Membership in UNIX groups, which governs read access to repositories, will require a coordinated and efficient mechanism for submission and approval; details must be negotiated with IST-IS as this proposal is implemented. Development and implementation of processes and mechanisms to effect appropriately approved assignment of UNIX group membership is a pre-condition for organizing the repository and broadening access to it. The following rules are expected to be implemented:

  • Creation of new repositories, designation of the UNIX groups associated with those repositories (and, implicitly, which projects belong in a given repository), as well as assignment of repository-admin-group membership must be approved by at least one of a small number of appropriate staff, e.g., a designated individual or her/his backup for each of the major IST units (AS, CS, DS, IS) using repositories in the /berkeley/projects/ist tree shown in the example, above.
  • Repository admins identified by the process described in the prior bullet-point must approve assignment of repository-specific UNIX group membership to users with logins on the host. For example:
    • any one of a small number of designated individual in each major IST unit must approve assignment of "svnist" group membership for projects in the svnist-owned repository or repositories;
    • an individual or individuals designated for a major IST unit must approve assignment of group membership specific to that unit (e.g., "svnas" or "snvis") for projects appropriate to share among staff in an organizational unit such as IST-AS or IST-IS;

Managing Write-permissions

Commit permissions are configurable via hook scripts and corresponding configuration files (cf. Implementing Repository Hooks in the SVN manual for more info). Commit permissions may be set on an entire repository and/or on any part of a directory tree, down to the level of individual files; these permissions are effected by editing the hook script configuration file, which is versioned in the repository itself; this is a task performed by repository administrators. Local instructions for maintaining pre-commit configuration files are available on this site's Subversion Admin Tips page [cf. section on Modifying commit (write) permissions on projects].

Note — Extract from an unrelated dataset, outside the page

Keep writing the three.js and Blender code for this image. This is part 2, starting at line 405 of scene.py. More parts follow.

Managing Passwords in the Repositories

Without articulating a full definition of the precise model to be used, it is proposed that some method(s) will be employed to gather restricted password data (such as database passwords, LDAP bind passwords, etc.) in a highly restricted repository, where they will be stored in encrypted form. Access to this repository would be restricted to system administrators (who run deployments to QA and PROD servers), and a small set of IST staff who will be responsible for adding to and maintaining files in this repository (i.e., those who may appropriately have knowledge of QA and PROD passwords, such as production control staff).

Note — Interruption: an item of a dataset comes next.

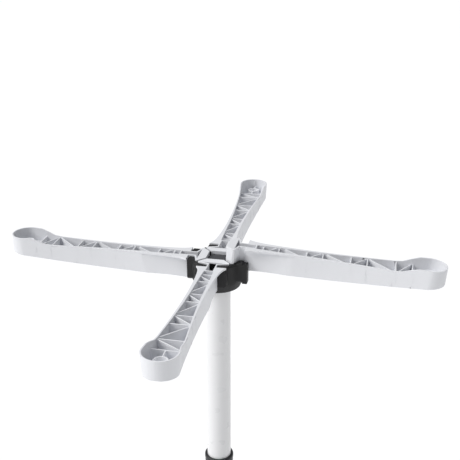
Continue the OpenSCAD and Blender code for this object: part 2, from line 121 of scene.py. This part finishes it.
# %% Lay the floor
FLOOR_GLOW = 0.14                   # lifts the floor to full white
FLOOR_GAP = 2 * MM                  # the floor lies this far under the foot
floor_mesh = bpy.data.meshes.new("floor")
half = 30
floor_mesh.from_pydata([(-half, -half, 0), (half, -half, 0), (half, half, 0), (-half, half, 0)],
                       [], [(0, 1, 2, 3)])
floor = bpy.data.objects.new("floor", floor_mesh)
floor.location.z = -FLOOR_GAP
bpy.context.collection.objects.link(floor)
floor_paint = bpy.data.materials.new("floor_white")
floor_paint.use_nodes = True
floor_shader = floor_paint.node_tree.nodes["Principled BSDF"]
floor_shader.inputs["Base Color"].default_value = (0.93, 0.93, 0.935, 1)
floor_shader.inputs["Roughness"].default_value = 0.9
floor_shader.inputs["Specular IOR Level"].default_value = 0.1
floor_shader.inputs["Emission Color"].default_value = (1, 1, 1, 1)
floor_shader.inputs["Emission Strength"].default_value = FLOOR_GLOW
floor_mesh.materials.append(floor_paint)

# %% [markdown]
# ## Shader groups
# Moulded plastic, powder coat and zinc share three effects: a fine surface grain, edges that are
# rubbed a little paler, and a darker film in the corners that is partly dust and partly painted
# shade. Each effect is a node group, built once, with its sizes as named inputs. A group only puts
# out masks and heights. The shader itself stays in the material, where each finish has its own
# values.

# %% Helpers for node groups
def new_group(name, inputs, outputs):
    """An empty shader group with named float inputs (name, default) and float outputs."""
    group = bpy.data.node_groups.new(name, "ShaderNodeTree")
    for label, value in inputs:
        socket = group.interface.new_socket(label, in_out="INPUT", socket_type="NodeSocketFloat")
        socket.default_value = value
    for label in outputs:
        group.interface.new_socket(label, in_out="OUTPUT", socket_type="NodeSocketFloat")
    return group, group.nodes.new("NodeGroupInput"), group.nodes.new("NodeGroupOutput")


def add_node(group, kind, values=(), **settings):
    """A node with its settings, and the default values of its inputs by position or name."""
    made = group.nodes.new(kind)
    for key, value in settings.items():
        setattr(made, key, value)
    for key, value in dict(values).items():
        made.inputs[key].default_value = value
    return made


def join(group, pairs):
    """Links each (output socket, input socket) pair."""
    for start, end in pairs:
        group.links.new(start, end)

# %% [markdown]
# ### Grain
# The mould of such a part is spark eroded, which leaves a fine pebbled skin. Two noises at
# different scales make its height: the pebbles, and a slow waviness where the wall has shrunk.

# %% Grain group
grain, grain_in, grain_out = new_group(
    "Moulded grain", [("Pebbles per metre", 1800), ("Waves per metre", 40), ("Wave share", 0.5)],
    ["Height", "Tone"])
where = add_node(grain, "ShaderNodeTexCoord")
pebbles = add_node(grain, "ShaderNodeTexNoise", {"Detail": 2.0, "Roughness": 0.55})
waves = add_node(grain, "ShaderNodeTexNoise", {"Detail": 3.0, "Roughness": 0.5})
share = add_node(grain, "ShaderNodeMath", operation="MULTIPLY")
total = add_node(grain, "ShaderNodeMath", operation="ADD")
join(grain, [(where.outputs["Object"], pebbles.inputs["Vector"]),
             (where.outputs["Object"], waves.inputs["Vector"]),
             (grain_in.outputs["Pebbles per metre"], pebbles.inputs["Scale"]),
             (grain_in.outputs["Waves per metre"], waves.inputs["Scale"]),
             (waves.outputs["Fac"], share.inputs[0]),
             (grain_in.outputs["Wave share"], share.inputs[1]),
             (pebbles.outputs["Fac"], total.inputs[0]),
             (share.outputs[0], total.inputs[1]),
             (total.outputs[0], grain_out.inputs["Height"]),
             (waves.outputs["Fac"], grain_out.inputs["Tone"])])
print("grain group has", len(grain.nodes), "nodes")

# %% [markdown]
# ### Rubbed edges
# An edge is where a rounded copy of the surface would face another way than the surface does. The
# Bevel node gives that rounded normal, and its angle to the real one is the mask, broken up by a
# noise, because hands and washing lines rub an edge unevenly.

# %% Rubbed edge group
rubbed, rubbed_in, rubbed_out = new_group(
    "Rubbed edges", [("Width in metres", 0.0008), ("Patches per metre", 90)], ["Mask"])
place = add_node(rubbed, "ShaderNodeTexCoord")
rounded = add_node(rubbed, "ShaderNodeBevel", samples=4)
facing = add_node(rubbed, "ShaderNodeNewGeometry")
angle = add_node(rubbed, "ShaderNodeVectorMath", operation="DOT_PRODUCT")
turned_away = add_node(rubbed, "ShaderNodeMapRange",
                       {"From Min": 0.995, "From Max": 0.80, "To Min": 0.0, "To Max": 1.0})
patches = add_node(rubbed, "ShaderNodeTexNoise", {"Detail": 4.0, "Roughness": 0.6})
broken = add_node(rubbed, "ShaderNodeMapRange", {"From Min": 0.35, "From Max": 0.65})
mask = add_node(rubbed, "ShaderNodeMath", operation="MULTIPLY")
join(rubbed, [(rubbed_in.outputs["Width in metres"], rounded.inputs["Radius"]),
              (rounded.outputs["Normal"], angle.inputs[0]),
              (facing.outputs["Normal"], angle.inputs[1]),
              (angle.outputs["Value"], turned_away.inputs["Value"]),
              (place.outputs["Object"], patches.inputs["Vector"]),
              (rubbed_in.outputs["Patches per metre"], patches.inputs["Scale"]),
              (patches.outputs["Fac"], broken.inputs["Value"]),
              (turned_away.outputs["Result"], mask.inputs[0]),
              (broken.outputs["Result"], mask.inputs[1]),
              (mask.outputs[0], rubbed_out.inputs["Mask"])])

# %% [markdown]
# ### Dust and painted shade in corners
# Dust stays where rain and hands don't reach: in the channels, under ribs and around the plugs.
# The same mask also paints in the shade that falls there. Ambient occlusion finds those places,
# and a noise thins the film here and there.

# %% Corner dust and painted shade group
dust_and_shade, dust_and_shade_in, dust_and_shade_out = new_group(
    "Corner dust and painted shade", [("Reach in metres", 0.012), ("Patches per metre", 60)], ["Mask"])
spot = add_node(dust_and_shade, "ShaderNodeTexCoord")
# Ambient occlusion marks sheltered hollows, which get partly dust and partly painted shade.
shelter = add_node(dust_and_shade, "ShaderNodeAmbientOcclusion", samples=6)
hidden = add_node(dust_and_shade, "ShaderNodeMapRange", {"From Min": 0.85, "From Max": 0.25})
dust_and_shade_patches = add_node(dust_and_shade, "ShaderNodeTexNoise", {"Detail": 5.0, "Roughness": 0.65})
thin = add_node(dust_and_shade, "ShaderNodeMapRange", {"From Min": 0.25, "From Max": 0.7, "To Min": 0.35})
dust_and_shade_mask = add_node(dust_and_shade, "ShaderNodeMath", operation="MULTIPLY")
join(dust_and_shade, [(dust_and_shade_in.outputs["Reach in metres"], shelter.inputs["Distance"]),
            (shelter.outputs["AO"], hidden.inputs["Value"]),
            (spot.outputs["Object"], dust_and_shade_patches.inputs["Vector"]),
            (dust_and_shade_in.outputs["Patches per metre"], dust_and_shade_patches.inputs["Scale"]),
            (dust_and_shade_patches.outputs["Fac"], thin.inputs["Value"]),
            (hidden.outputs["Result"], dust_and_shade_mask.inputs[0]),
            (thin.outputs["Result"], dust_and_shade_mask.inputs[1]),
            (dust_and_shade_mask.outputs[0], dust_and_shade_out.inputs["Mask"])])

# %% [markdown]
# ## Finishes
# Every finish is a Principled shader with the same plan: a main colour, drifting slowly to a
# second one, paler on rubbed edges and greyer in corners, where dust lies and shade is painted in.
# Roughness drifts with the colour, and the grain is a bump of a few hundredths of a millimetre.

# %% A function for one finish
def finish(name, colour, drift, edge, dust_and_shade_colour, rough, bump, pebbles=1800, wear=0.5, dust_and_shade_share=0.3,
           metallic=0.0, specular=0.5, coat=0.0):
    """A material: its main colour and drift, edge colour, corner colour for dust and painted shade,
    roughness and bump.
    """
    material = bpy.data.materials.new(name)
    material.use_nodes = True
    made = material.node_tree
    shader = made.nodes["Principled BSDF"]
    shader.inputs["Metallic"].default_value = metallic
    shader.inputs["Specular IOR Level"].default_value = specular
    shader.inputs["Coat Weight"].default_value = coat
    shader.inputs["Coat Roughness"].default_value = 0.25

    def use(group, **values):
        used = add_node(made, "ShaderNodeGroup")
        used.node_tree = group
        for label, value in values.items():
            used.inputs[label.replace("_", " ")].default_value = value
        return used

    skin = use(grain, Pebbles_per_metre=pebbles)
    worn = use(rubbed)
    corner_dust_and_shade = use(dust_and_shade)

    def blend(below, top, amount, strength):
        """Mixes a colour over another by a mask times a strength."""
        scale = add_node(made, "ShaderNodeMath", {1: strength}, operation="MULTIPLY")
        mix = add_node(made, "ShaderNodeMix", data_type="RGBA")
        made.links.new(amount, scale.inputs[0])
        made.links.new(scale.outputs[0], mix.inputs[0])
        if isinstance(below, tuple):
            mix.inputs[6].default_value = (*below, 1)
        else:
            made.links.new(below, mix.inputs[6])
        mix.inputs[7].default_value = (*top, 1)
        return mix.outputs[2]

    drifting = blend(colour, drift, skin.outputs["Tone"], 1.0)
    edged = blend(drifting, edge, worn.outputs["Mask"], wear)
    # Corners go towards the corner colour: partly dust, partly painted shade in the hollows.
    dust_and_shade_mixed = blend(edged, dust_and_shade_colour, corner_dust_and_shade.outputs["Mask"], dust_and_shade_share)
    made.links.new(dust_and_shade_mixed, shader.inputs["Base Color"])
    roughness = add_node(made, "ShaderNodeMapRange", {"From Min": 0.3, "From Max": 0.7,
                                                      "To Min": rough[0], "To Max": rough[1]})
    made.links.new(skin.outputs["Tone"], roughness.inputs["Value"])
    made.links.new(roughness.outputs["Result"], shader.inputs["Roughness"])
    relief = add_node(made, "ShaderNodeBump", {"Strength": 0.6, "Distance": bump})
    made.links.new(skin.outputs["Height"], relief.inputs["Height"])
    made.links.new(relief.outputs["Normal"], shader.inputs["Normal"])
    return material

# %% [markdown]
# The arms are a cool light grey, satin and finely grained. The hub is a charcoal glass-filled
# plastic, and its cap is a shade paler. The mast is powder coated: smooth, with a faint orange
# peel and a clear gloss. Bushes are natural plastic, and screws, washers and pins are zinc plated.

# %% Mix the finishes
# The fourth colour of each finish is its corner colour, for dust and painted shade; the arms'
# bluish one paints the shade in their channels.
finishes = {
    "arm_plastic": finish("arm_plastic", (0.79, 0.80, 0.83), (0.82, 0.825, 0.85),
                          (0.88, 0.88, 0.88), (0.62, 0.65, 0.74), (0.42, 0.55), 0.00004,
                          wear=0.5, dust_and_shade_share=0.25, specular=0.4),
    "hub_plastic": finish("hub_plastic", (0.016, 0.016, 0.017), (0.022, 0.022, 0.022),
                          (0.07, 0.07, 0.07), (0.05, 0.048, 0.045), (0.46, 0.60), 0.00006,
                          pebbles=1500, wear=0.5, dust_and_shade_share=0.15, specular=0.28),
    "cap_plastic": finish("cap_plastic", (0.055, 0.055, 0.062), (0.065, 0.065, 0.07),
                          (0.16, 0.16, 0.16), (0.03, 0.03, 0.03), (0.40, 0.55), 0.00005,
                          wear=0.4, specular=0.35),
    "collar_plastic": finish("collar_plastic", (0.022, 0.022, 0.024), (0.03, 0.03, 0.031),
                             (0.10, 0.10, 0.10), (0.05, 0.05, 0.05), (0.38, 0.5), 0.00005,
                             wear=0.5, dust_and_shade_share=0.15, specular=0.35),
    "bush_plastic": finish("bush_plastic", (0.70, 0.69, 0.64), (0.74, 0.73, 0.69),
                           (0.8, 0.8, 0.78), (0.42, 0.40, 0.36), (0.3, 0.45), 0.00002,
                           wear=0.2, specular=0.5),
    "mast_paint": finish("mast_paint", (0.80, 0.80, 0.81), (0.825, 0.825, 0.83),
                         (0.86, 0.86, 0.86), (0.55, 0.55, 0.55), (0.26, 0.36), 0.00003,
                         pebbles=420, wear=0.05, dust_and_shade_share=0.0, specular=0.5, coat=0.25),
    "steel": finish("steel", (0.58, 0.58, 0.59), (0.66, 0.65, 0.62), (0.78, 0.78, 0.78),
                    (0.30, 0.28, 0.25), (0.26, 0.42), 0.00002, pebbles=900, wear=0.4,
                    metallic=1.0, specular=0.5),
}
print("finishes:", sorted(finishes))

# %% [markdown]
# ## Rounded edges on every CAD piece
# A real moulding has no razor edge. The CAD solids arrive as loose triangles, so a small Geometry
# Nodes tree first merges their points and shades all faces smooth. Decimate then joins the
# triangles of each flat face, Bevel rounds every corner a little, and Weighted Normal keeps large
# flat faces flat. All of it is done with modifiers, so the CAD meshes stay as they are.

# %% Geometry Nodes: one closed skin
skin_tree = bpy.data.node_groups.new("One closed skin", "GeometryNodeTree")
skin_tree.is_modifier = True
face = skin_tree.interface
face.new_socket("Geometry", in_out="INPUT", socket_type="NodeSocketGeometry")
merge_socket = face.new_socket("Merge distance", in_out="INPUT", socket_type="NodeSocketFloat")
merge_socket.default_value = 0.00001
face.new_socket("Geometry", in_out="OUTPUT", socket_type="NodeSocketGeometry")
tree_in = skin_tree.nodes.new("NodeGroupInput")
tree_out = skin_tree.nodes.new("NodeGroupOutput")
merged = skin_tree.nodes.new("GeometryNodeMergeByDistance")
smooth = skin_tree.nodes.new("GeometryNodeSetShadeSmooth")
join(skin_tree, [(tree_in.outputs["Geometry"], merged.inputs["Geometry"]),
                 (tree_in.outputs["Merge distance"], merged.inputs["Distance"]),
                 (merged.outputs["Geometry"], smooth.inputs["Geometry"]),
                 (smooth.outputs["Geometry"], tree_out.inputs["Geometry"])])

# %% Round the edges
EDGE_MM = {"arm_front": 0.5, "arm_left": 0.5, "arm_rear": 0.5, "arm_right": 0.5, "hub_body": 0.6,
           "hub_cap": 0.5, "twist_collar": 0.5, "collar_base": 0.5, "foot_plug": 0.8}
OTHER_EDGE_MM = 0.2                 # for every piece not in the list
SHARPEST = 32                       # corners that turn more than this, in degrees, are rounded
FLATTEST = 0.3                      # faces that turn less than this, in degrees, are joined
MERGE = 0.01 * MM                   # points closer than this are one


def round_edges(piece, width):
    """Adds the four modifiers that turn a CAD solid into a moulding with soft edges."""
    closed = piece.modifiers.new("closed skin", "NODES")
    closed.node_group = skin_tree
    closed[merge_socket.identifier] = MERGE
    flat = piece.modifiers.new("flat faces", "DECIMATE")
    flat.decimate_type = "DISSOLVE"
    flat.angle_limit = math.radians(FLATTEST)
    edge = piece.modifiers.new("soft edge", "BEVEL")
    edge.width = width * MM
    edge.segments = 2
    edge.limit_method = "ANGLE"
    edge.angle_limit = math.radians(SHARPEST)
    edge.use_clamp_overlap = False
    shade = piece.modifiers.new("flat shading", "WEIGHTED_NORMAL")
    shade.keep_sharp = False


slots = {row["node"]: row["material_slot"] for row in frame["record"]["subparts"]}
for name, piece in sorted(nodes.items()):
    round_edges(piece, EDGE_MM.get(name, OTHER_EDGE_MM))
    piece.data.materials.clear()
    piece.data.materials.append(finishes[slots[name]])
view_layer = bpy.context.evaluated_depsgraph_get()
for name in ("arm_front", "hub_body"):
    evaluated = nodes[name].evaluated_get(view_layer).data
    print(name, "has", len(evaluated.polygons), "faces once rounded")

The method(s) to be used will allow developers to supply passwords known to them - but NOT committed to repositories to which they have access - for testing purposes (e.g., in order to run an application from a development machine).

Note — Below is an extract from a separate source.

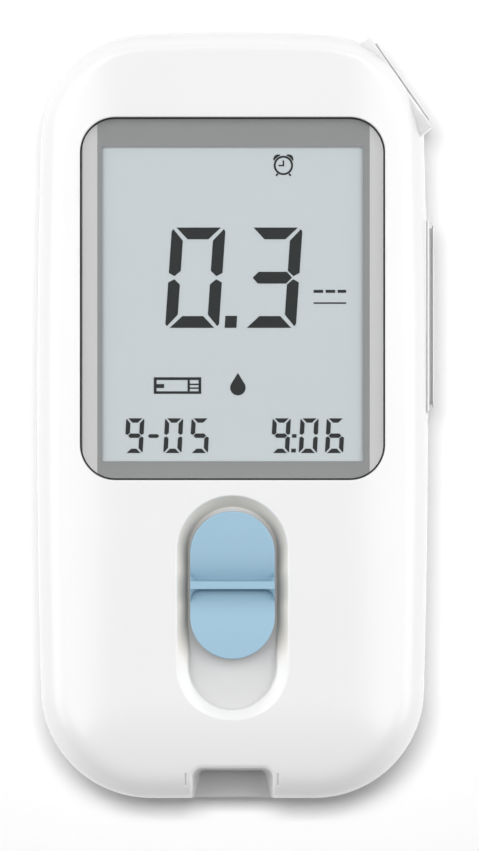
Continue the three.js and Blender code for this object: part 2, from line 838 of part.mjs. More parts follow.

Automated Deployment of Applications

Automated deployments such as those of Java-platform applications developed by the former IST-SIS unit utilize scripts organized in the hydrant and servant projects currently archived in a CVS repository. These are Apache-Ant driven processes, and are instances of the type that are strongly preferred to unscripted (manual) compilation and deployment. Java platform projects are currently being migrated to builds using Maven.

In general, the goal is to migrate/deploy only tagged, version-controlled artifacts using scripts that are themselves tagged and version-controlled.

The Streek site contains Hydrant (automated deployment) documentation, and Servant (automated JBoss server generation) documentation.

Public Repositories

Hosting of publicly accessible repositories is an identified need within IST, and may be or become a more widely desired service. Though outsourcing this need is a possibility (eg., SourceForge), it may be of interest or advantage to UC Berkeley to share open-sourced code from a Berkeley URL.

Read-only access may be made available via Apache httpd and the mod_dav module and the mod_dav_svn plugin to that module. Configuration is documented in httpd section of the Server Configuration chapter in the Subversion Manual. Authentication and authorization - prerequisites to selective commit privileges off the UC Berkeley campus - is also possible and documented in the same section of the Subversion manual.

As of this document's last update, neither read-only nor authenticated/authorized access via Apache have been implemented on IST's Subversion server. Mention is made of these possibilities in this proposal in order to register interest that has been expressed in these services.

Repositories to support Research and Teaching

Interest has been expressed in a centrally hosted and managed Subversion repository service for research groups on campus and collaborative research that crosses campus boundaries; and for classes (e.g., courses offered in EECS). Discussion with potential clients of such services is ongoing, and lessons learned as IST develops and offers code repository service to staff IT developers are expected to inform the development of offerings oriented to the research and teaching missions of the campus.